Culture just a hop across the border

Bumbershoot: Seattle’s premier festival takes place every Labour Day weekend in the city’s centre.

Seattle's Champagne Champagne is making waves with the group's ability to wow live. Photo by Jeff Groat.

Bumbershoot festival serves up an annual weekend of culture unlike anything in Vancouver.

Seattle's Champagne Champagne is making waves with the group's ability to wow live. ( Jeff Groat / The Runner)

By Melissa Fraser

Bumbershoot: Seattle’s premier culture festival takes place every Labour Day weekend in the city’s centre – an inexpensive way to enjoy tons of music, dance and comedy acts; something that is actually fun and cool to do in the city. Something Vancouver is missing.

This past weekend hordes of Seattleites and a slew of their neighbours met under the space needle to share a weekend of culture. The festival hosted over 100 bands on seven stages and had a full schedule of comedy, panel discussions and talks, performance arts and film. Of course, the music ranged from jazz to country and from rap to that music that can’t be labeled. The performance and visual artists were a well-chosen, eclectic group.

The days were full of musical and comedy acts, and if someone found themselves with spare time between shows there were beer gardens and patches of grass to be enjoyed. Like the 40 years before, it was a peaceful weekend meant for anyone and everyone to enjoy.

In it’s 41st year, Bumbershoot knows a thing or two about getting groups of completely different people to spend a little time together for a culturally educational experience (at just US $90 for the weekend).

The festival was worth drive to Seattle, but it raised questions about why we had to make the trek for this experience. We’ve seen Vancouver try it with the Folk Fest, the Jazz Festival and most recently Vancouver’s 125th birthday. And while they all have their own positives they aren’t like Bumbershoot. The Folk Fest can alienate a large portion of Vancouver that can’t afford $150 per person and the Jazz Festival doesn’t have the same variety of cultural experience. The success of Vancouver’s 125th birthday was a great example of how people in Vancouver are interested in these types of events.

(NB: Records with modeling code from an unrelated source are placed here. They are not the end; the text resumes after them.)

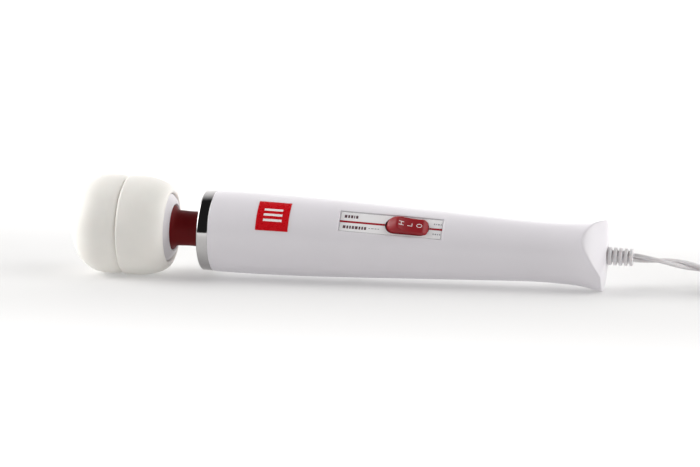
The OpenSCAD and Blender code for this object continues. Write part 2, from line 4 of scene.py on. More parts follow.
import bmesh
import bpy
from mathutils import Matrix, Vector


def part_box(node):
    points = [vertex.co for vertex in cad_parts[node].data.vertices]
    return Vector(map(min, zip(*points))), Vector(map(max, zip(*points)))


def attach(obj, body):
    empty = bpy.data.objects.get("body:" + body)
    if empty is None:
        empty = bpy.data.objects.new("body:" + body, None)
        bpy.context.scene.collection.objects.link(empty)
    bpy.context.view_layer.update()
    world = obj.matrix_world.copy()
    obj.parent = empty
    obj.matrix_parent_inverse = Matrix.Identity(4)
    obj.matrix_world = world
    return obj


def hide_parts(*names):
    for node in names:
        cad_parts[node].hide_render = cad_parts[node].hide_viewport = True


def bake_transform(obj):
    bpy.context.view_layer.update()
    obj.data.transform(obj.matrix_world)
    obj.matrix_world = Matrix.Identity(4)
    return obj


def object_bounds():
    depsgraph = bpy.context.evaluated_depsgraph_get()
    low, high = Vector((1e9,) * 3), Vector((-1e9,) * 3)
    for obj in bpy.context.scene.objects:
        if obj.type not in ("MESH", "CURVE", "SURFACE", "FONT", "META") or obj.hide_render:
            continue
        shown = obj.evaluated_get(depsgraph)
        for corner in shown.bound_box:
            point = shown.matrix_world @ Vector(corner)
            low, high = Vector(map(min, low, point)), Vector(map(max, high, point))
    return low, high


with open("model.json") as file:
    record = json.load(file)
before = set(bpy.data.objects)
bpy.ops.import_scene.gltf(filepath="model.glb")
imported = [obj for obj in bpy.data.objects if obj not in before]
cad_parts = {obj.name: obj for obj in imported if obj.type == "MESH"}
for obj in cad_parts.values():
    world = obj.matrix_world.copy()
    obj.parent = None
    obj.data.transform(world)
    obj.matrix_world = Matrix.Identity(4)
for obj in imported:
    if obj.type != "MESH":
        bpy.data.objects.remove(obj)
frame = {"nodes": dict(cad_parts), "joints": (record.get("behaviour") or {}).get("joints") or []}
cad_low, cad_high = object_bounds()
scene = bpy.context.scene
MM = 0.001

# ---- camera
camera = bpy.data.objects.new("camera", bpy.data.cameras.new("camera"))
scene.collection.objects.link(camera)
camera.data.lens = 150
camera.data.sensor_width = 36
camera.data.clip_end = 30
camera.location = (0.33665, -1.6678, 0.3135)
looking = Vector((-0.19495, 0.96683, -0.16500))
camera.rotation_euler = looking.to_track_quat("-Z", "Y").to_euler()
scene.camera = camera
scene.view_settings.view_transform = "Standard"

# ---- the wand's own axes
# Pieces are drawn in wand millimetres: x from the head's tip, +z out of the switch side, y across.
joints = {j["name"]: j for j in frame["joints"]}
along = Vector(joints["motor_spin"]["axis"]).normalized()
across = -Vector(joints["rocker_press"]["axis"])
across = (across - along * across.dot(along)).normalized()
outward = along.cross(across)
MOTOR_X = 130.0  # the motor joint's place on the wand
tip = Vector(joints["motor_spin"]["pos_m"]) - MOTOR_X * MM * along


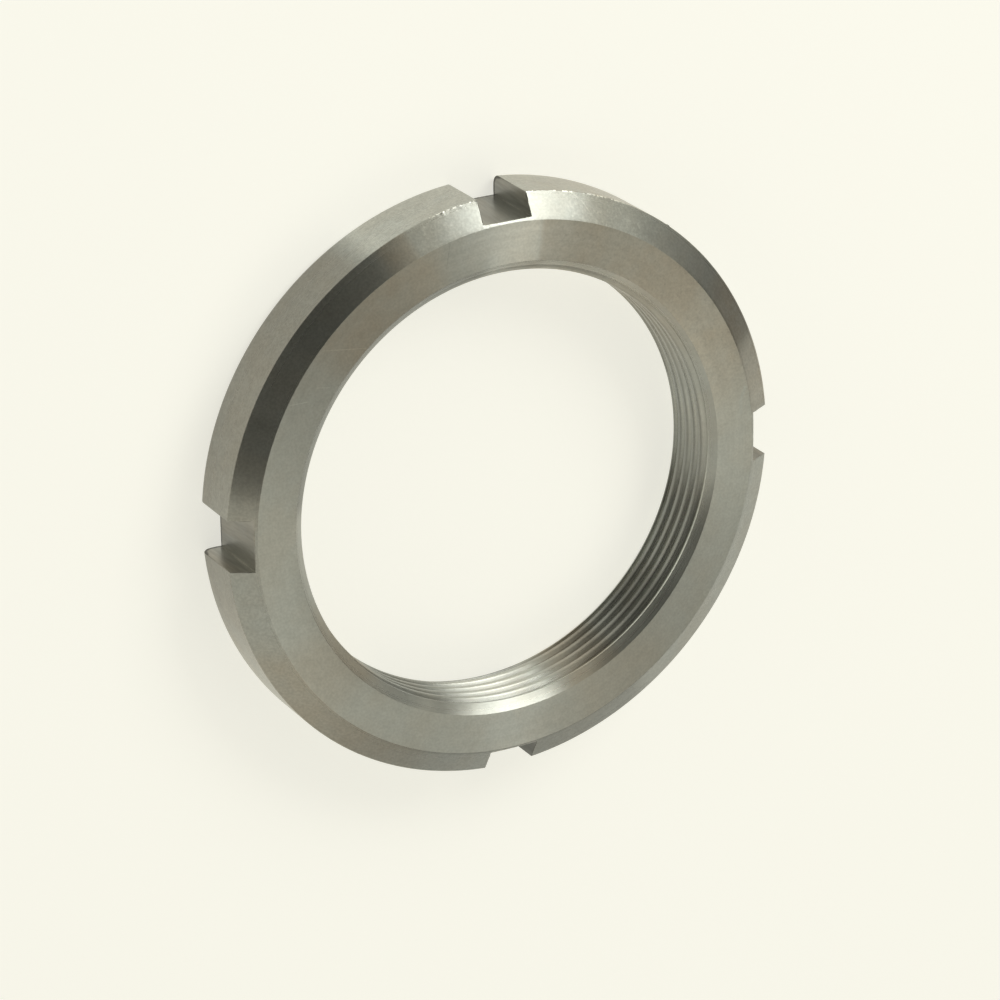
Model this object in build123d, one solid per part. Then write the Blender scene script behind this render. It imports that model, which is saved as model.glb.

There needs to be a venue, at least once a year, where people in the Lower Mainland are comfortable spending time with each other while getting to know about the artists in our community.

Notable Acts

Caleb Klauder Country Band
This good ol’ honky tonkin’ country band sounded like they were playin’ a ho down in a smokey barn all hopped up on whisky and chewin’ tobacco. Songs about sunshine, pretty girls and worn out shoes were far from the binge drinking messages of popular country. The audience couldn’t help but at least tap a foot along to the tune.

Champagne Champagne
If you haven’t seen 50-year-old women in Birkenstocks grooving to rap music in under the afternoon sun, then you haven’t seen the best an urban festival can offer. This rap duo from Seattle had everyone in the crowd nodding their heads, arms in the air by the time they brought out “Starfucker” that no one seemed to notice the title.

Vusi Mahlasela
With a voice that sounds like he’s calling out for something barely reachable, Vusi Mahlasela’s protest songs are inspiring and beautiful. Out of South Africa, he’s been part of the apartheid struggle and the current strife in a country so different from our own. Mahlasela makes South African folk music accessible and educational. And he can speak really, really fast.

Kore Ionz
This reggae outfit from Seattle were perfectly suited for an afternoon show. As people lay listlessly in the unrelenting heat, the music took us to a more relaxed more “Caribbean” place. The smell of pot wafting through the air and the old hippies swaying in the grass really fit the spirit of the band.

The Jim Jones Revue
Getting to the performance was like walking into a Hell’s Angels church service. The audience was bombarded with rockabilly guitar, piercing piano and raspy male vocals singing, I mean yelling, about “motherfuckers.” It was beautiful music for a biker’s wedding.

Quadron's sultry vocals and electronic beats chilled out the overheating crowd. (Jeff Groat / The Runner)

The Horde and the Harem
Such a big sound from a young folk group in plaid and paisley. The horn section and the lead singer’s robust voice offered a rich, full sound, which is sometimes lacking in folk music. Out of Seattle, the band specializes in West Coast, nature-inspired songs full of harmonies and piano riffs.

Quadron
Quadron is made up of bleak, Scandinavian electro pop layered with soulful bass lines and lead by beautiful jazz vocals. If you stood by someone smoking a cigarette and shut your eyes you couldn’t help but imagine you were in the middle of a small nightclub in Denmark: blinking coloured lights, silver sparkles on the floor and copious amounts of vodka.